Ideally, we should be setting this minimum payment at a very comfortable level to start with, and while people still may need to extend the amortization later if needed, the chances of having to do this is higher if you aren’t set up to be able to handle a certain payment over time.
It’s All About Future Spending
People need to not only look at their current spending levels, they also need to look ahead and make sure that a certain mortgage payment is a good idea in the face of having to meet other debt obligations.
If you have a choice between a lower and a higher mortgage payment, as people usually do, it simply does not make sense to choose the higher one and have this directing more of your income toward paying off lower interest debt at the expense of using it to pay off higher interest debt.

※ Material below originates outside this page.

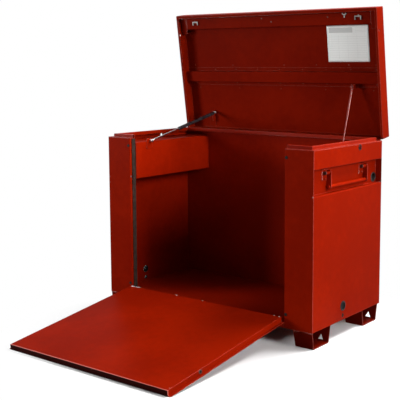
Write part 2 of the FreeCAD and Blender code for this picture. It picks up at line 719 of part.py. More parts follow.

As simple as this sounds, this is not something that people think about enough, and usually don’t think about it very much at all. All they see is a six figure debt and get locked in and even obsessed about paying this off, to the point where it blinds them to a more sensible approach.
One should never make extra mortgage payments over the bare minimum while holding higher interest debt. The fact that people do not tend to approach their mortgage payments this way is a real concern.
As they build up equity, much of which simply comes from increasing property valuations and not from paying off the mortgage, then this equity needs to be used as a tool to manage both present and future debt, and especially to look to replace higher interest borrowing power with lower interest secured lines of credit or collateral mortgages, which serve a similar purpose.
The purpose here is to be able to borrow more cheaply when one needs to, and ideally we wouldn’t need to borrow, but the truth is that people do. When they do, it only makes sense to want to do so at the lowest rate possible, and this often takes planning.
The overall goal here needs to be to think ahead and to also think about the big picture, not just how fast you can pay off your mortgage. Paying off your mortgage is great, paying off your debt is even more important and the only thing to focus on really.